State transition systems are widespread in computer science.
Coalgebra is a more abstract approach to these transition systems.
First we shall see what a coalgebra is, and a number of examples
involving input, output, nondeterminism, divergence and (discrete)
probability. In particular, we look at final coalgebras, which are
used to represent data types such as lazy lists and lazy trees.
We look at various kinds simulation and bisimulation, and see how they
can be brought together using the notion of a relator.
Finally we see that simulation and bisimulation can be characterized
using a final coalgebra, and conversely that we can construct a final
coalgebra by taking an extensional quotient.
This will be an introductory course to the lambda calculus covering classic results regarding its operational and denotational semantics as well as connections with logic.
This is an intermediate-level course on functional programming seeking to
deepen the participants understanding of functional programming and its
possibilities through a series of loosely connected lectures on a few selected
topics. Basic functional programming experience in a modern functional
language featuring a parametrically polymorphic type system, like Haskell or
ML, is assumed. The language used in the course is Haskell.

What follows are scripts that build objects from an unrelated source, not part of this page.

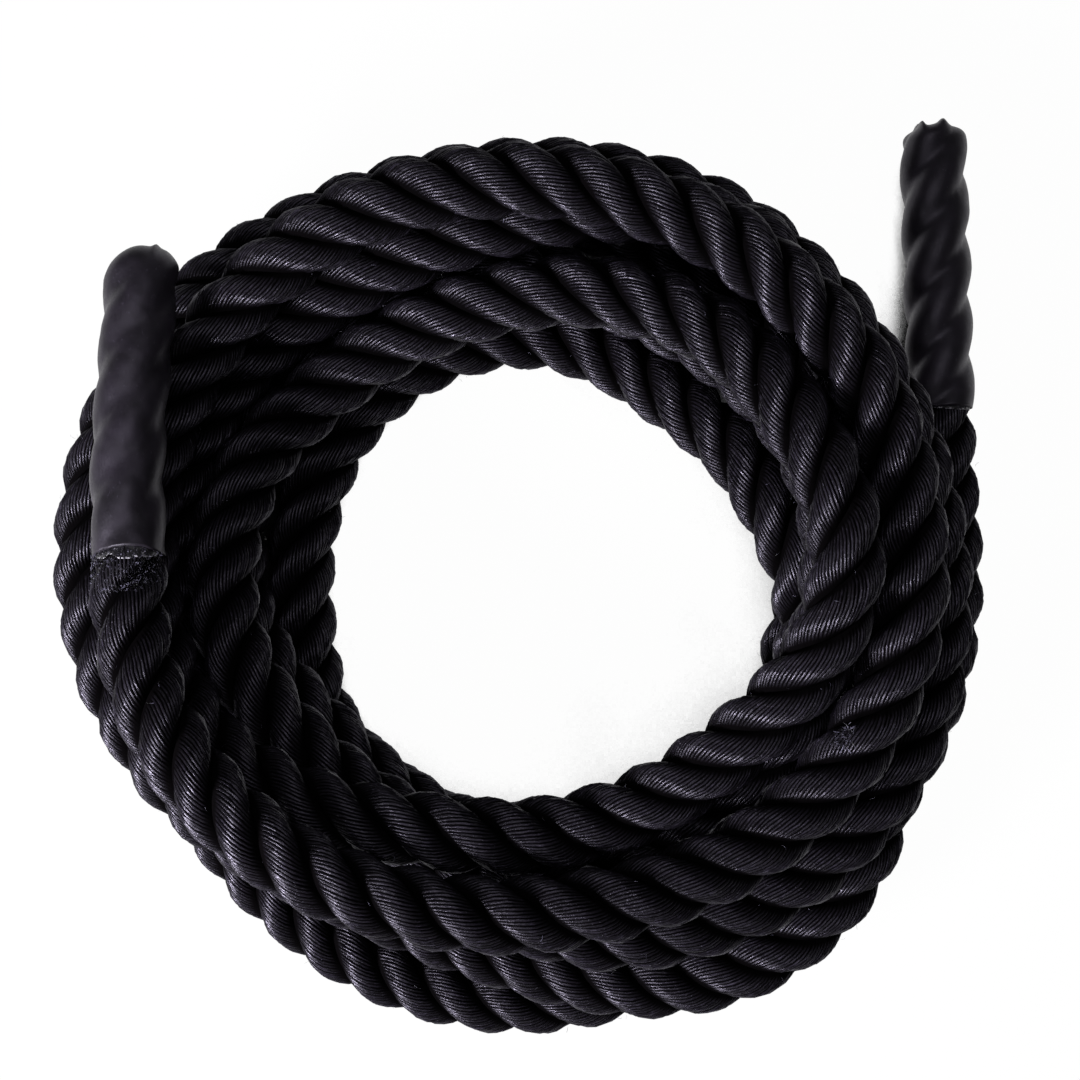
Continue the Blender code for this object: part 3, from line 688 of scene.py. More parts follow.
def sleeve_tree():
    """A tree that draws a closed cap over twisted strands, from its mouth along a line to its tip."""
    tree = bpy.data.node_groups.new("shrunk_sleeve", "GeometryNodeTree")
    tree.interface.new_socket("Start", in_out="INPUT", socket_type="NodeSocketGeometry")
    for name in ("Mouth", "Along", "Up", "Side"):
        tree.interface.new_socket(name, in_out="INPUT", socket_type="NodeSocketVector")
    for name in ("Lay Angle", "Lay Rate", "Length", "Crest", "Strand Shift", "Wall", "Dome", "Dome Power",
                 "Flare", "Lean", "End Bumps", "Corner", "Corner Angle", "Corner Drop", "Peak Rise",
                 "Peak Side", "Peak Width", "Nip Rise", "Nip Side", "Nip Width", "Ragged", "Arch", "Bow",
                 "Dents", "Seed"):
        tree.interface.new_socket(name, in_out="INPUT", socket_type="NodeSocketFloat")
    tree.interface.new_socket("Material", in_out="INPUT", socket_type="NodeSocketMaterial")
    tree.interface.new_socket("Shape", in_out="OUTPUT", socket_type="NodeSocketGeometry")
    given = add_node(tree, "NodeGroupInput")
    sheet, angle, away, inner = film_sheet(tree, FILM_COLUMNS, FILM_ROWS)

    # Rows run up the ribbed length, and the last share of them goes round the tip's shoulder to its middle.
    ribbed = add_node(tree, "ShaderNodeMath", {0: away, 1: ribbed_share}, operation="DIVIDE")
    ribbed = add_node(tree, "ShaderNodeClamp", {"Value": ribbed})
    ribbed_length = add_node(tree, "ShaderNodeMath",
                             {0: given.outputs["Length"], 1: given.outputs["Dome"]}, operation="SUBTRACT")
    up_ribs = add_node(tree, "ShaderNodeMath", {0: ribbed, 1: ribbed_length}, operation="MULTIPLY")
    round_tip = add_node(tree, "ShaderNodeMapRange",
                         {"Value": away, "From Min": ribbed_share, "From Max": 1.0,
                          "To Min": 0.0, "To Max": math.pi / 2})
    power = add_node(tree, "ShaderNodeMath", {0: 2.0, 1: given.outputs["Dome Power"]}, operation="DIVIDE")
    rise = add_node(tree, "ShaderNodeMath", {0: round_tip}, operation="SINE")
    rise = add_node(tree, "ShaderNodeMath", {0: rise, 1: power}, operation="POWER")
    shrink = add_node(tree, "ShaderNodeMath", {0: round_tip}, operation="COSINE")
    shrink = add_node(tree, "ShaderNodeMath", {0: shrink, 1: power}, operation="POWER")
    height = add_node(tree, "ShaderNodeMath",
                      {0: rise, 1: given.outputs["Dome"], 2: up_ribs}, operation="MULTIPLY_ADD")
    reach, off_crest = film_section(tree, given, angle, height)

    # Near its tip the film swells or draws in a little, and the cut ends hold it out in three low bumps. One
    # corner stands out, and the film is dented all over.
    to_tip = add_node(tree, "ShaderNodeMath", {0: given.outputs["Length"], 1: height}, operation="SUBTRACT")
    at_tip = add_node(tree, "ShaderNodeMapRange",
                      {"Value": to_tip, "From Min": FLARE_FROM, "From Max": FLARE_TO,
                       "To Min": 1.0, "To Max": 0.0},
                      interpolation_type="SMOOTHSTEP")
    reach = add_node(tree, "ShaderNodeMath",
                     {0: at_tip, 1: given.outputs["Flare"], 2: reach}, operation="MULTIPLY_ADD")
    corner_off = add_node(tree, "ShaderNodeMath",
                          {0: angle, 1: given.outputs["Corner Angle"]}, operation="SUBTRACT")
    corner_side = add_node(tree, "ShaderNodeMapRange",
                           {"Value": add_node(tree, "ShaderNodeMath", {0: corner_off}, operation="COSINE"),
                            "From Min": 0.45, "From Max": 1.0}, interpolation_type="SMOOTHSTEP")
    corner_off = add_node(tree, "ShaderNodeMath",
                          {0: to_tip, 1: given.outputs["Corner Drop"]}, operation="SUBTRACT")
    corner_near = add_node(tree, "ShaderNodeMapRange",
                           {"Value": add_node(tree, "ShaderNodeMath", {0: corner_off}, operation="ABSOLUTE"),
                            "From Min": 0.0, "From Max": CORNER_SPAN, "To Min": 1.0, "To Max": 0.0},
                           interpolation_type="SMOOTHSTEP")
    corner = add_node(tree, "ShaderNodeMath", {0: corner_side, 1: corner_near}, operation="MULTIPLY")
    reach = add_node(tree, "ShaderNodeMath",
                     {0: corner, 1: given.outputs["Corner"], 2: reach}, operation="MULTIPLY_ADD")
    for scale, share in ((1.4, 1.0), (4.5, 0.25)):
        dents = film_noise(tree, angle, height, given, scale, 1.0)
        dents = add_node(tree, "ShaderNodeMath", {0: dents, 1: 0.5}, operation="SUBTRACT")
        dents = add_node(tree, "ShaderNodeMath",
                         {0: dents, 1: given.outputs["Dents"]}, operation="MULTIPLY")
        reach = add_node(tree, "ShaderNodeMath", {0: dents, 1: share, 2: reach}, operation="MULTIPLY_ADD")
    thin = add_node(tree, "ShaderNodeMath", {0: inner, 1: given.outputs["Wall"]}, operation="MULTIPLY")
    reach = add_node(tree, "ShaderNodeMath", {0: reach, 1: thin}, operation="SUBTRACT")
    reach = add_node(tree, "ShaderNodeMath", {0: reach, 1: shrink}, operation="MULTIPLY")
    triple = add_node(tree, "ShaderNodeMath", {0: off_crest, 1: STRANDS}, operation="MULTIPLY")
    crest = add_node(tree, "ShaderNodeMath",
                     {0: add_node(tree, "ShaderNodeMath", {0: triple}, operation="COSINE"), 1: 0.5, 2: 0.5},
                     operation="MULTIPLY_ADD")
    rest = add_node(tree, "ShaderNodeMath", {0: 1.0, 1: shrink}, operation="SUBTRACT")
    mid_face = add_node(tree, "ShaderNodeMath", {0: rest, 1: shrink}, operation="MULTIPLY")
    bumps = add_node(tree, "ShaderNodeMath", {0: mid_face, 1: crest}, operation="MULTIPLY")
    bumps = add_node(tree, "ShaderNodeMath",
                     {0: bumps, 1: given.outputs["End Bumps"]}, operation="MULTIPLY")
    moved = add_node(tree, "ShaderNodeMath", {0: bumps, 1: 4.0, 2: height}, operation="MULTIPLY_ADD")
    sideways = add_node(tree, "ShaderNodeMath", {0: angle}, operation="SINE")
    lean = add_node(tree, "ShaderNodeMath", {0: sideways, 1: given.outputs["Lean"]}, operation="MULTIPLY")
    lean = add_node(tree, "ShaderNodeMath", {0: lean, 1: shrink}, operation="MULTIPLY")
    moved = add_node(tree, "ShaderNodeMath", {0: lean, 1: at_tip, 2: moved}, operation="MULTIPLY_ADD")
    over = add_node(tree, "ShaderNodeMath", {0: sideways, 1: reach}, operation="MULTIPLY")
    on_cap = add_node(tree, "ShaderNodeMapRange",
                      {"Value": round_tip, "From Min": 0.25, "From Max": 0.9},
                      interpolation_type="SMOOTHSTEP")

    # The film is drawn out at its tip to a peak and a nip beside it.
    for mark in ("Peak", "Nip"):
        beside = add_node(tree, "ShaderNodeMath",
                          {0: over, 1: given.outputs[mark + " Side"]}, operation="SUBTRACT")
        beside = add_node(tree, "ShaderNodeMath",
                          {0: beside, 1: given.outputs[mark + " Width"]}, operation="DIVIDE")
        beside = add_node(tree, "ShaderNodeMath", {0: beside, 1: beside}, operation="MULTIPLY")
        beside = add_node(tree, "ShaderNodeMath", {0: beside, 1: 1.0}, operation="ADD")
        drawn = add_node(tree, "ShaderNodeMath", {0: on_cap, 1: beside}, operation="DIVIDE")
        moved = add_node(tree, "ShaderNodeMath",
                         {0: drawn, 1: given.outputs[mark + " Rise"], 2: moved}, operation="MULTIPLY_ADD")
    inward = add_node(tree, "ShaderNodeMath", {0: thin, 1: away}, operation="MULTIPLY")
    moved = add_node(tree, "ShaderNodeMath", {0: moved, 1: inward}, operation="SUBTRACT")

    # The mouth was cut by hand, so its lip isn't straight.
    lip = film_noise(tree, angle, 0.0, given, 1.6, 3.0)
    lip = add_node(tree, "ShaderNodeMath", {0: lip, 1: 0.5}, operation="SUBTRACT")
    lip = add_node(tree, "ShaderNodeMath", {0: lip, 1: given.outputs["Ragged"]}, operation="MULTIPLY")
    arch = add_node(tree, "ShaderNodeMath", {0: sideways, 1: -1.0, 2: -0.28}, operation="MULTIPLY_ADD")
    arch = add_node(tree, "ShaderNodeMath", {0: arch, 1: sideways, 2: 0.43}, operation="MULTIPLY_ADD")
    lip = add_node(tree, "ShaderNodeMath", {0: arch, 1: given.outputs["Arch"], 2: lip},
                   operation="MULTIPLY_ADD")
    at_lip = add_node(tree, "ShaderNodeMapRange",
                      {"Value": height, "From Min": 0.0, "From Max": LIP_RUN, "To Min": 1.0, "To Max": 0.0},
                      interpolation_type="SMOOTHSTEP")
    moved = add_node(tree, "ShaderNodeMath", {0: lip, 1: at_lip, 2: moved}, operation="MULTIPLY_ADD")
    spot = film_frame(tree, given, angle, reach, moved)
    on = add_node(tree, "ShaderNodeMath", {0: height, 1: given.outputs["Length"]}, operation="DIVIDE")
    left = add_node(tree, "ShaderNodeMath", {0: 1.0, 1: on}, operation="SUBTRACT")
    bow = add_node(tree, "ShaderNodeMath", {0: on, 1: left}, operation="MULTIPLY")
    bow = add_node(tree, "ShaderNodeMath", {0: bow, 1: left}, operation="MULTIPLY")
    bow = add_node(tree, "ShaderNodeMath", {0: bow, 1: given.outputs["Bow"]}, operation="MULTIPLY")
    bow = add_node(tree, "ShaderNodeMath", {0: bow, 1: TO_BOW_PEAK}, operation="MULTIPLY")
    bowed = add_node(tree, "ShaderNodeVectorMath",
                     {0: given.outputs["Side"], "Scale": bow}, operation="SCALE")
    spot = add_node(tree, "ShaderNodeVectorMath", {0: spot, 1: bowed}, operation="ADD")
    film_finish(tree, sheet, spot, given)
    return tree


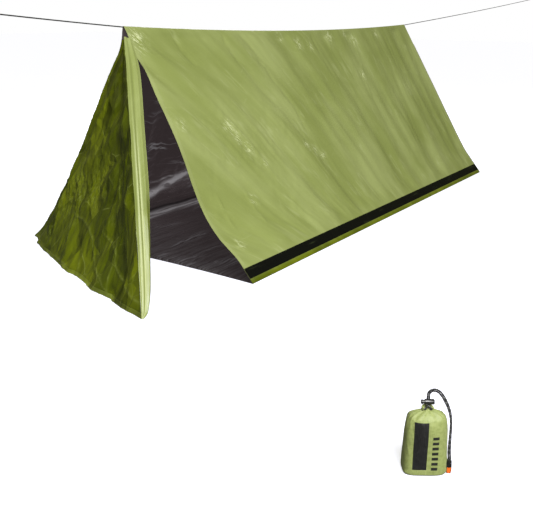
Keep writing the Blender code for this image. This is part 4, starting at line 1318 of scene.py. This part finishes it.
doorShape = {
    "hingeOut": 0.0011,
    "hingeX": 1.2208,
    "outerX": 1.2213,
    "flapGap": 0.004,
    "bottomLift": 0.002,
    "topCut": 0.045,
    "gatherRun": 0.10,         # how far below its top the door is gathered
    "gatherShare": 0.80,
    "gatherPlace": 0.70,       # where it gathers, from the hinge edge to the free edge
    "flapWidth": 0.060,
    "flapShares": (
        (0, 0.22), (0.03, 0.58), (0.13, 0.86), (0.4, 0.92),
        (0.6, 0.90), (0.8, 0.90), (0.9, 0.80), (1, 0.5),
    ),
    "flapRoll": 0.0075,
    "leafColumns": 185,
    "flapColumns": 30,
    "rows": 185,
    "droop": 0.30,             # share of the height over which the film hangs down to the ground
    "groundBow": 0.040,
    "dish": 0.022,             # how far the leaf is drawn in between its edges
    "billow": 0.007,
    "blendStart": 0.050,
    "blendEnd": 0.150,
    "restBend": 0.090,         # over which the film at the hinge edge turns to the leaf
    "broad": {"pitch": 0.150, "run": 0.330, "depth": 0.0120},
    "facet": {"pitch": 0.060, "run": 0.100, "depth": 0.0030},
    "crushed": {"pitch": 0.022, "run": 0.036, "depth": 0.0032},
    "hingeLump": 0.0045,       # the hinge edge is lumpy, always outwards of the wall's edge
    "topPleat": 0.004,
    "flapCrease": {"pitch": 0.018, "run": 0.110, "depth": 0.0004},
    "tuck": 0.020,             # how far the flap's foot turns in
    "ground": 0.0012,          # lowest height of its film
    "creaseSize": (0.0045, 0.0024),
    # half width and share of the painted highlights along the creases, and share of the painted sheen on
    # the flap's folds
    "creaseGlintWidth": 0.0028,
    "creaseGlint": 0.54,
    "foldSheen": 0.76,
    "flat": (1.14, 0.86),
    "area": 0.52,
    # places across the flap and half width of its streaks of painted sheen
    "foldPlaces": (0.22, 0.45),
    "foldWidth": 0.05,
    "patches": (
        (0.20, 0.42, 0.095), (0.13, 0.33, 0.070), (0.30, 0.52, 0.080),
        (0.04, 0.03, 0.060), (0.12, 0.20, 0.06),
    ),
    # long creases on the flat leaf, metres off the hinge edge and up it
    "lines": (
        (
            (0.218, 0.353), (0.304, 0.399), (0.385, 0.430), (0.442, 0.435),
            (0.503, 0.413), (0.594, 0.431), (0.691, 0.465),
        ),
        ((0.637, 0.529), (0.710, 0.551), (0.788, 0.575), (0.893, 0.608)),
        ((0.506, 0.662), (0.578, 0.672)),
        ((0.486, 0.493), (0.609, 0.535)),
        ((0.303, 0.623), (0.382, 0.617)),
        ((0.346, 0.735), (0.426, 0.720), (0.419, 0.658), (0.467, 0.624)),
        ((0.269, 0.189), (0.377, 0.268), (0.497, 0.318)),
        ((0.266, 0.190), (0.481, 0.314), (0.691, 0.421), (0.766, 0.443)),
        ((0.399, 0.373), (0.493, 0.308)),
        ((0.551, 0.547), (0.620, 0.534), (0.680, 0.472)),
    ),
}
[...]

The exact content will be decided nearer to the time, but covered
topics typically include:
Names and constructs that bind names are ubiquitous in programming languages. Nominal sets provide a mathematical theory of structures involving names that was introduced by the lecturer and Jamie Gabbay about 10 years ago. The theory is based on some simple, but subtle ideas to do with permutations of names and the notion of "finitely supported" mathematical structures which first arose in mathematical logic in the 1930s. The theory has turned out to have some interesting logical and computational properties, with applications to programming language semantics, machine-assisted theorem proving and the design of functional and logical metaprogramming languages. The lectures will introduce the theory of nominal sets and survey some of its applications.
In this lecture course I will present the applied Pi-calculus, a process calculus specifically designed for the verification of security protocols. I will give example of security protocols and security properties and show how both the protocols and the properties can be modelled in the applied Pi-calculus. I will also briefly present ProVerif, which is a tool for automatically verifying security properties specified in the applied Pi-calculus.
Mechanised theorem proving systems are becoming increasingly attractive for mathematicians and computer scientists. They can be surprisingly helpful for developing and analysing mathematical structures and proving deep mathematical theorems. They have been used for various hardware and software verification tasks, e.g., in security protocols, operation systems, static analysis.
Traditionally there have been interactive theorem proving systems (ITP) systems, usually based on higher-order logic, first-order automated theorem proving systems (ATP) systems, as well as special-purpose decision procedures and solvers. But in theorem proving environments such as Isabelle, these tools have been combined in order to benefit from the expressivity of ITP and the proof automation of ATP.
These lectures focus mainly on ATP technology. They introduce the theoretical foundations behind ATP systems, explain some application in mathematical reasoning, discuss some fun examples, and sketch the integration of ATP into the Isabelle theorem proving environment. By attending these lectures, you will learn how ATP systems work, what their potential is and how you could use them for your own research.
In the theory part I will survey some basics from rewriting and universal algebra, including term unification, recursive term orderings and Knuth-Bendix completion. These techniques are equally fundamental for computer algebra, e.g., Groebner bases. I will then present the superposition calculus which underlies most ATP systems, and which combines these techniques with normal form transformations and specific inference rules for first-order equational logic.
In the applications part I will show how ATP systems and counterexample generators lead to a new experimental style of mathematics, an automated game of conjectures and refutations. Examples depend on the interests of the audience and might include semigroups, lattices or relation algebras. I will also show how ATP can be used as a declarative programming tool for solving some logical and combinatorial puzzles.
Finally I will show how Isabelle supports automated theorem proving in theory hierarchies, and offers support for hypothesis learning, symmetries and dualities and theorem instantiation.
The exercise sessions will be organised in an open way, possibly including material from other lectures, to develop and discuss some extended examples.